Set exercise – Repeat exactly and only the lines from the line containing "left_panel = left_end()" through the line containing "bpy.context.scene.collection.objects.link(empty)", both included.

Source excerpt –
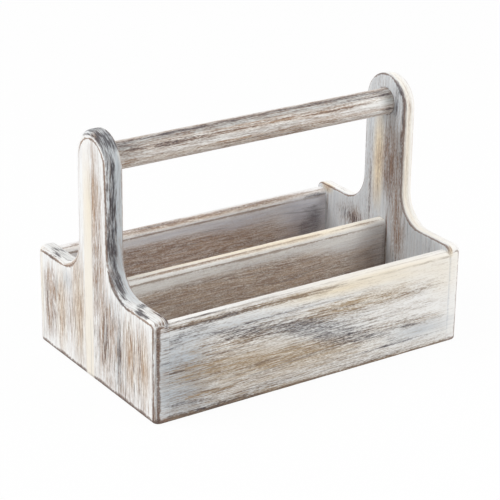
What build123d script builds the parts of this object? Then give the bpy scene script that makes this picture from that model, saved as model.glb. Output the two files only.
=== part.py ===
import os

from build123d import *

# Wooden table caddy: two end panels that rise into uprights, two long boards,
# a divider, a base panel and a round carrying handle. Millimetres, +Z up.
# X runs along the handle and Y across it. The origin is under the middle, on the table.

# Overall sizes
length = 250.0
width = 158.0
top_height = 178.0

# Thickness of each piece of stock
end_thickness = 11.0
board_thickness = 11.0
divider_thickness = 11.0
base_thickness = 6.0

# Height of the long boards and the divider, and how far the shoulders stand above them
board_height = 69.0
shoulder_rise = 4.0

# Outline of the end panels
upright_width = 44.0
sweep_radius = 23.0
ear_radius = 5.5

# Sanded arrises, and the most that a rounding takes of a board or of the ear's curve
outer_arris_radius = 4.5
inner_arris_chamfer = 0.9
board_edge_radius = 4.0
foot_radius = 2.0
board_heel_radius = 0.8
most_of_thickness = 0.45
most_of_curve = 0.9

# Carrying handle, its axis below the top of the uprights
handle_diameter = 19.0
handle_drop = 20.0
handle_end_chamfer = 1.0

# Base panel, held in grooves on all four sides
base_lift = 4.0
groove_depth = 4.0
groove_play = 0.2

# Housings in the end panels that take the divider
housing_depth = 4.0
housing_play = 0.1

# Pins hidden in the joints between the end panels and the long boards
pin_diameter = 6.0
pin_length = 24.0
pin_margin = 15.0
pin_chamfer = 0.6

# Wood left behind blind holes, glue line round a pin, and room past an end
blind_wall = 4.0
glue_gap = 0.05
end_gap = 0.3

# Places worked out from the sizes
half_length = length / 2
half_width = width / 2
half_upright = upright_width / 2
inner_face = half_length - end_thickness
board_inner_face = half_width - board_thickness
board_middle = half_width - board_thickness / 2
shoulder_height = board_height + shoulder_rise
handle_height = top_height - handle_drop
base_top = base_lift + base_thickness
blind_depth = end_thickness - blind_wall
pin_places = [
    (side * board_middle, level)
    for side in (-1, 1)
    for level in (base_top + pin_margin, board_height - pin_margin)
]


def end_outline():
    """Outline of an end panel: square ears, swept shoulders and a round-topped upright."""
    sweep_out = half_upright + sweep_radius
    sweep_top = shoulder_height + sweep_radius
    top_centre = top_height - half_upright
    ear_start = shoulder_height - ear_radius
    side = Line((half_width, 0), (half_width, ear_start))
    side += RadiusArc(side @ 1, (half_width - ear_radius, shoulder_height), -ear_radius)
    side += Line((half_width - ear_radius, shoulder_height), (sweep_out, shoulder_height))
    side += RadiusArc((sweep_out, shoulder_height), (half_upright, sweep_top), sweep_radius)
    side += Line((half_upright, sweep_top), (half_upright, top_centre))
    top = ThreePointArc((half_upright, top_centre), (0, top_height), (-half_upright, top_centre))
    foot = Line((-half_width, 0), (half_width, 0))
    return make_face(side.edges() + mirror(side, Plane.YZ).edges() + top.edges() + foot.edges())


def board_section(thickness, bottom, top):
    """Upright section of a board with both top arrises rounded over."""
    section = Rectangle(thickness, top - bottom, align=(Align.CENTER, Align.MIN))
    corners = section.vertices().group_by(Axis.Y)[-1]
    radius = min(board_edge_radius, most_of_thickness * thickness)
    return Pos(0, bottom) * fillet(corners, radius)


def end_blank():
    """Left end panel with its arrises sanded, before any joint is cut."""
    blank = Plane.YZ.offset(-half_length) * end_outline()
    blank = extrude(blank, end_thickness)
    outer_face = blank.faces().sort_by(Axis.X)[0]
    outer_edges = [e for e in outer_face.edges() if e.bounding_box().max.Z > foot_radius]
    blank = fillet(outer_edges, min(outer_arris_radius, most_of_curve * ear_radius))
    inner = blank.faces().sort_by(Axis.X)[-1]
    inner_edges = [e for e in inner.edges() if e.bounding_box().max.Z > foot_radius]
    blank = chamfer(inner_edges, inner_arris_chamfer)
    # The inner arris stays square where a long board butts against it
    strip = 2 * inner_arris_chamfer
    strip_top = min(board_height - board_edge_radius, shoulder_height - ear_radius)
    for side in (-1, 1):
        place = Pos(-inner_face - strip / 2, side * (half_width - strip / 2), strip_top / 2)
        blank += place * Box(strip, strip, strip_top)
    foot = blank.faces().sort_by(Axis.Z)[0]
    foot_edges = [e for e in foot.edges() if e.bounding_box().min.X < -inner_face - foot_radius]
    return fillet(foot_edges, foot_radius)


def left_end():
    """Left end panel with its blind bore, pin holes, groove and housing."""
    panel = end_blank()
    at_inner_face = Plane.YZ.offset(-inner_face)
    bore = Pos(0, handle_height) * Circle(handle_diameter / 2 + glue_gap)
    panel -= extrude(at_inner_face * bore, -blind_depth)
    for place in pin_places:
        hole = Pos(*place) * Circle(pin_diameter / 2 + glue_gap)
        panel -= extrude(at_inner_face * hole, -blind_depth)
    groove_half = board_inner_face + groove_depth
    groove = Pos(0, base_lift) * Rectangle(
        2 * groove_half, base_thickness + groove_play, align=(Align.CENTER, Align.MIN)
    )
    panel -= extrude(at_inner_face * groove, -groove_depth)
    housing_width = divider_thickness + 2 * housing_play
    housing = board_section(housing_width, base_top, board_height + housing_play)
    return panel - extrude(at_inner_face * housing, -housing_depth)


def front_board():
    """Front board, grooved for the base panel and bored at both ends for its pins."""
    section = board_section(board_thickness, 0, board_height)
    section = fillet(section.vertices().group_by(Axis.Y)[0].sort_by(Axis.X)[0], foot_radius)
    section = fillet(section.vertices().group_by(Axis.Y)[0].sort_by(Axis.X)[-1], board_heel_radius)
    section = Pos(-board_middle, 0) * section
    board = extrude(Plane.YZ.offset(-inner_face) * section, 2 * inner_face)
    groove = Box(2 * inner_face, groove_depth, base_thickness + groove_play, align=Align.MIN)
    board -= Pos(-inner_face, -board_inner_face - groove_depth, base_lift) * groove
    hole_depth = pin_length - blind_depth + end_gap
    hole = Circle(pin_diameter / 2 + glue_gap)
    for across, level in pin_places:
        if across < 0:
            for end in (-1, 1):
                mouth = Plane.YZ.offset(end * inner_face) * Pos(across, level) * hole
                board -= extrude(mouth, -end * hole_depth)
    return board


def board_pins(side):
    """The four glued pins of one long board, two at each end."""
    pins = []
    for across, level in pin_places:
        if across * side > 0:
            for end in (-1, 1):
                pin = Rot(0, 90, 0) * Cylinder(pin_diameter / 2, pin_length)
                pin = chamfer(pin.edges().filter_by(GeomType.CIRCLE), pin_chamfer)
                middle = inner_face + blind_depth - pin_length / 2
                pins.append(Pos(end * middle, across, level) * pin)
    return Compound(children=pins)


def divider():
    """Middle board, its ends let into the housings of the end panels."""
    reach = inner_face + housing_depth - end_gap
    section = board_section(divider_thickness, base_top, board_height)
    return extrude(Plane.YZ.offset(-reach) * section, 2 * reach)


def base_panel():
    """Thin bottom panel, loose in its four grooves."""
    along = 2 * (inner_face + groove_depth - end_gap)
    across = 2 * (board_inner_face + groove_depth - end_gap)
    return Pos(0, 0, base_lift) * Box(
        along, across, base_thickness, align=(Align.CENTER, Align.CENTER, Align.MIN)
    )


def handle_rod():
    """Round rod glued into the blind bores of both uprights."""
    rod = Cylinder(handle_diameter / 2, 2 * (inner_face + blind_depth - end_gap))
    rod = chamfer(rod.edges().filter_by(GeomType.CIRCLE), handle_end_chamfer)
    return Pos(0, 0, handle_height) * Rot(0, 90, 0) * rod


left_panel = left_end()
front = front_board()
pieces = {
    "left_end_panel": left_panel,
    "right_end_panel": mirror(left_panel, Plane.YZ),
    "front_board": front,
    "back_board": mirror(front, Plane.XZ),
    "divider": divider(),
    "base_panel": base_panel(),
    "handle_rod": handle_rod(),
    "front_board_pins": board_pins(-1),
    "back_board_pins": board_pins(1),
}

os.makedirs("parts", exist_ok=True)
for name, piece in pieces.items():
    export_step(piece, f"parts/{name}.step")
    print(name, round(piece.volume / 1000, 2), "cm3")
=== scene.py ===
import math

import bmesh
import bpy
import numpy as np
from mathutils import Matrix, Vector
from mathutils.kdtree import KDTree


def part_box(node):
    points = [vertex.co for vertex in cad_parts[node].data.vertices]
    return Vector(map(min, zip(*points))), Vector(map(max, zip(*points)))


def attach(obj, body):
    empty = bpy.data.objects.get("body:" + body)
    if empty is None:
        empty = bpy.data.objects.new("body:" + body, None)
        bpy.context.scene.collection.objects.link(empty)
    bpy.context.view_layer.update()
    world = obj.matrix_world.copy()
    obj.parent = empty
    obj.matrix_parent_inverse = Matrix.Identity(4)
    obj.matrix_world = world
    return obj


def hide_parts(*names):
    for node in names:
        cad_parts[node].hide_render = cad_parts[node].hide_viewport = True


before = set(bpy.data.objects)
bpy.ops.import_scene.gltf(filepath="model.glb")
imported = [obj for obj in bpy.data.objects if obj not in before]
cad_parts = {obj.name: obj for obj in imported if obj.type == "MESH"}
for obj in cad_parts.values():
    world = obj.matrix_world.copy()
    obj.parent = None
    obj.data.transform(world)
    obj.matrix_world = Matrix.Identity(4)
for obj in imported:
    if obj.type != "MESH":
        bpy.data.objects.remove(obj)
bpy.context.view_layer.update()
mm = 0.001
weld = 0.001  # points closer than this, in mm, are one
body = "root"
print("stage: frame loaded")

# Places of the faces that carry the finish, in mm, read from the frame
leftLow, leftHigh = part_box("left_end_panel")
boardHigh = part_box("front_board")[1]
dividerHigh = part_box("divider")[1]
halfLength = -leftLow.x / mm
halfWidth = leftHigh.y / mm
innerEnd = -leftHigh.x / mm
boardTop = boardHigh.z / mm
boardInside = -boardHigh.y / mm
dividerHalf = dividerHigh.y / mm
faceDepth = 2.0  # how far the marks on one piece's face reach in
sideDepth = 3.0  # and those that run over several pieces
footStrip = 3.0  # the dark line along the foot, partly sanded wood and partly painted shade under the rounded foot, lies this close to the outer faces
longFibres = 1.6  # on the end panels, the front board and the handle
woodSeed = 21  # one seed for the panels and boards, so that the strokes run on from piece to piece
layerNames = ("worn", "dark", "cream", "cool", "calm", "rim")


# Helpers for node trees and objects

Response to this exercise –
left_panel = left_end()
front = front_board()
pieces = {
    "left_end_panel": left_panel,
    "right_end_panel": mirror(left_panel, Plane.YZ),
    "front_board": front,
    "back_board": mirror(front, Plane.XZ),
    "divider": divider(),
    "base_panel": base_panel(),
    "handle_rod": handle_rod(),
    "front_board_pins": board_pins(-1),
    "back_board_pins": board_pins(1),
}

os.makedirs("parts", exist_ok=True)
for name, piece in pieces.items():
    export_step(piece, f"parts/{name}.step")
    print(name, round(piece.volume / 1000, 2), "cm3")
=== scene.py ===
import math

import bmesh
import bpy
import numpy as np
from mathutils import Matrix, Vector
from mathutils.kdtree import KDTree


def part_box(node):
    points = [vertex.co for vertex in cad_parts[node].data.vertices]
    return Vector(map(min, zip(*points))), Vector(map(max, zip(*points)))


def attach(obj, body):
    empty = bpy.data.objects.get("body:" + body)
    if empty is None:
        empty = bpy.data.objects.new("body:" + body, None)
        bpy.context.scene.collection.objects.link(empty)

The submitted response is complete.